How to determine the right inventory valuation method for your business?

Choosing the right inventory valuation method for your business depends on a number of factors such as:

  • Are the raw material prices determined by the market forces?
  • Do you observe seasonal fluctuations in raw material prices?
  • How often does your inventory requirement change (demand based)?
  • Are the cost of production showing an upward trend? and more…

Which Inventory Valuation Method you choose, will directly impact the profit margin, net income of the business, and the closing inventory of the business. Let us tabulate the calculations performed in all 3 Inventory valuation methods from the example above.

Particulars FIFO LIFO WAC
Raw Materials Purchased (20,000 Units) 120,000 120,000 120,000
Cost of Raw Materials Consumed (15,000 units) 85,000 95,000 90,000
Closing Stock Valuation (5,000 Units) 35,000 25,000 30,000

There is no simple answer to the question, which inventory valuation method is best for your business. It will depend on the business objectives of your company.

E.g. If you plan to expand your business in the near future, it makes sense to use FIFO valuation as it provides a higher valuation of your inventory. Higher inventory value is useful if you have to avail a loan and provide inventory as collateral.

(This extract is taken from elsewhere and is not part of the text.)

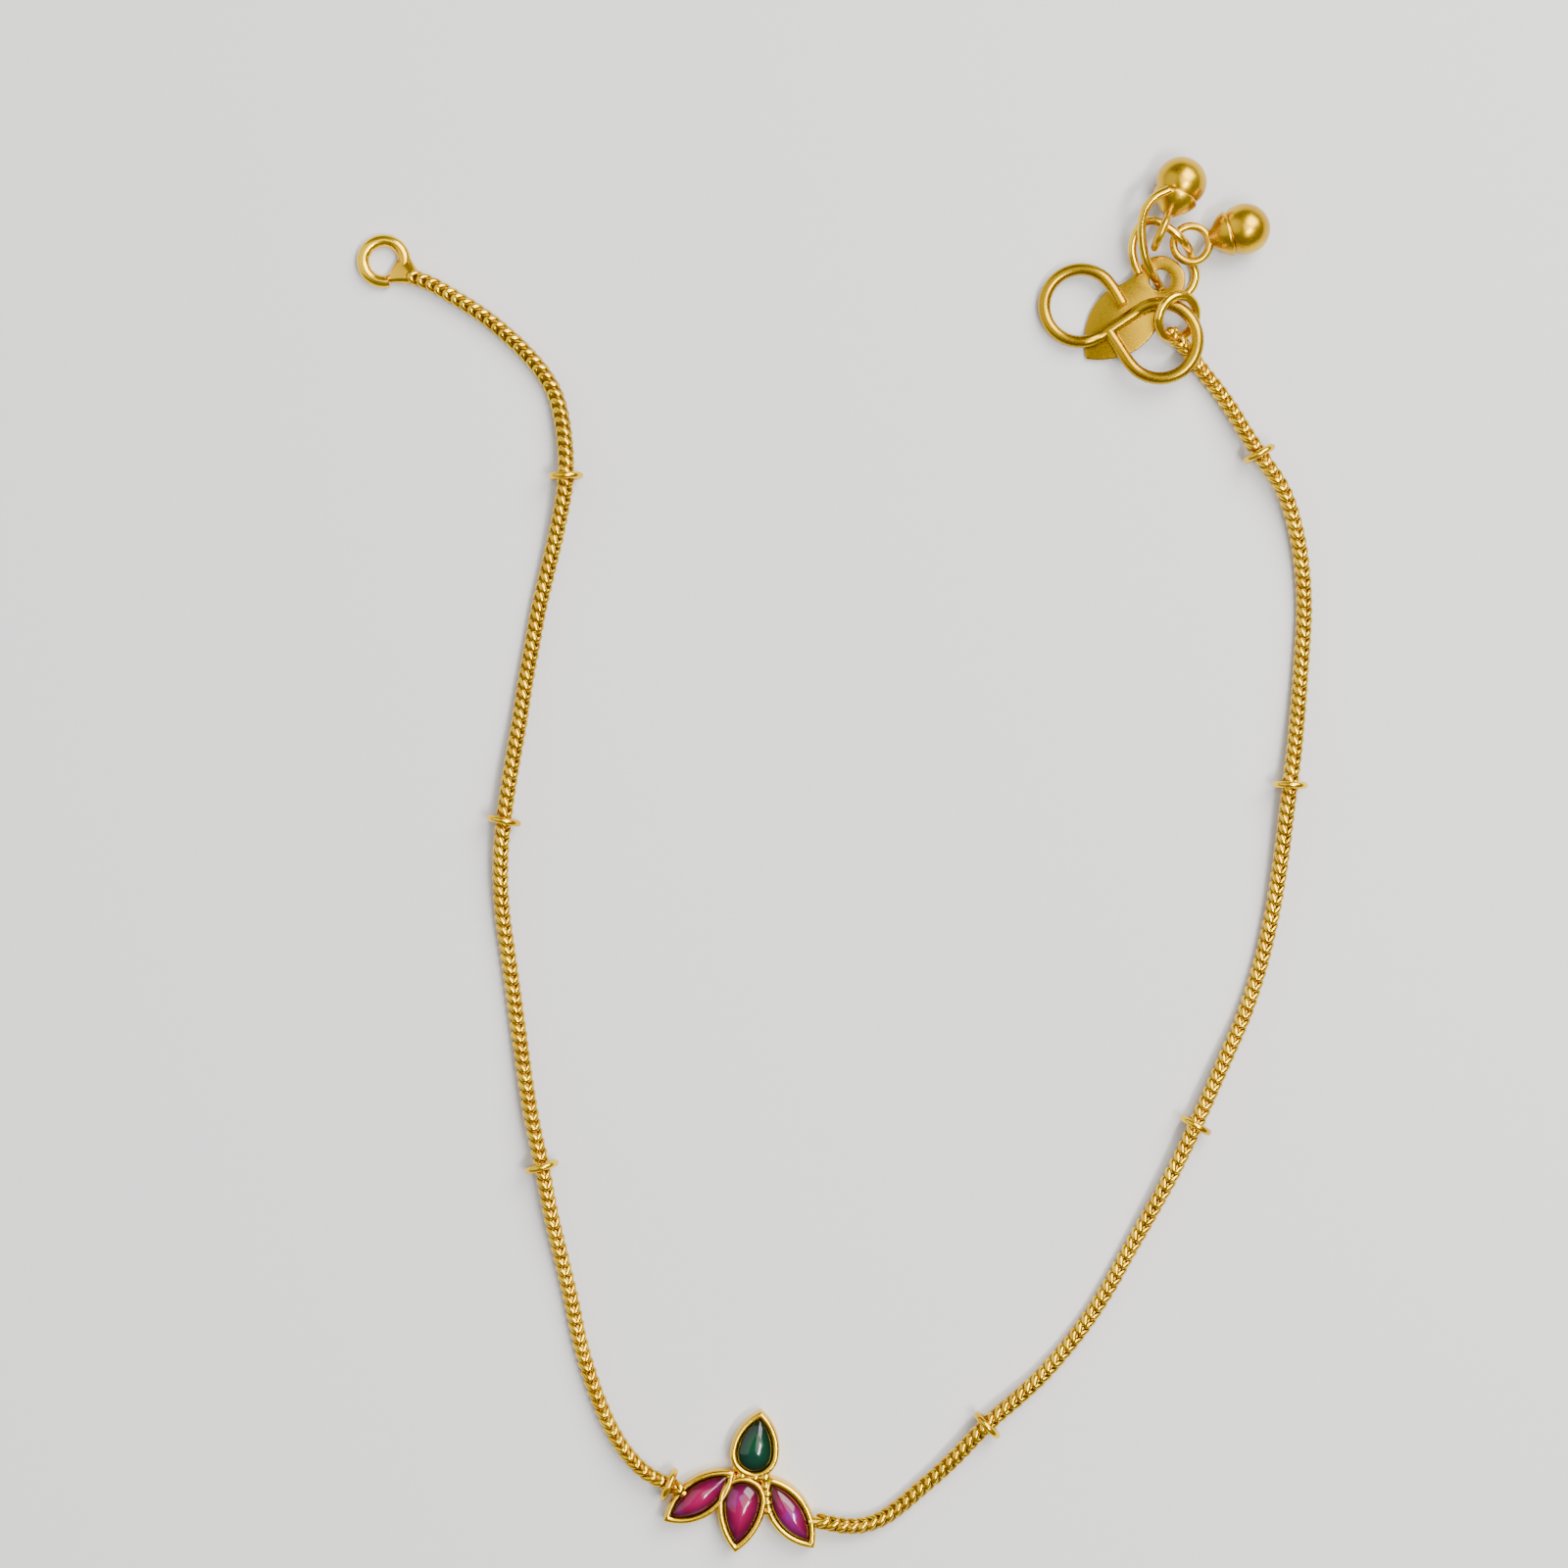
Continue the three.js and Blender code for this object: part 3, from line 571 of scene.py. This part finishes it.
# %% End ring with its web of solder
end_ring_radius = 1.8
end_ring_wire = 0.55
end_ring_place = Vector((-39.4, 51.4, end_ring_wire))
bm = bmesh.new()
ring(
    bm, end_ring_radius, end_ring_wire, Matrix.Translation(end_ring_place), sides=14, start=-20,
    sweep_angle=304,
)
chain_start = route_path("left", 0.1)[0]
web_end = end_ring_place + Vector((0.92, -0.35, 0))
web_shares = (-0.06, 0.0, 0.15, 0.3, 0.45, 0.6, 0.75, 0.86, 0.95, 1.0)
web = [chain_start.lerp(web_end, share) for share in web_shares]
web_ovals = [
    (0.6, 0.6), (0.76, 0.72), (0.88, 0.68), (1.02, 0.62), (1.17, 0.56), (1.33, 0.5), (1.46, 0.44),
    (1.5, 0.38), (1.42, 0.28), (1.15, 0.1),
]
sweep(bm, frames_along(web), web_ovals, sides=20)
finish_piece("cut_end_ring", bm, polished_gold, "gold", "end_ring")

# %% [markdown]
# ## The S-hook
# The hook is one bent wire: a straight mouth, an open loop, a bar across the middle and a closed
# loop whose foot is soldered back on the bar. Two circles and the line that touches both on
# opposite sides give its middle line, just as a jeweller bends it round two pegs. The loops stand
# a little proud of the plate, and the whole clasp leans up towards the chain.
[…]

Choosing the right inventory valuation method can be a little complicated. So please consult an expert to guide you in the right direction. 

Summary

Inventory Valuation is the monetary value or financial worth of your closing inventory.  There are 3 popular Inventory Valuation Methods: First in First Out (FIFO), Last In First Out (LIFO) & Weighted Average Cost (WAC).  Choose an inventory valuation method that suits your organization’s financial goals.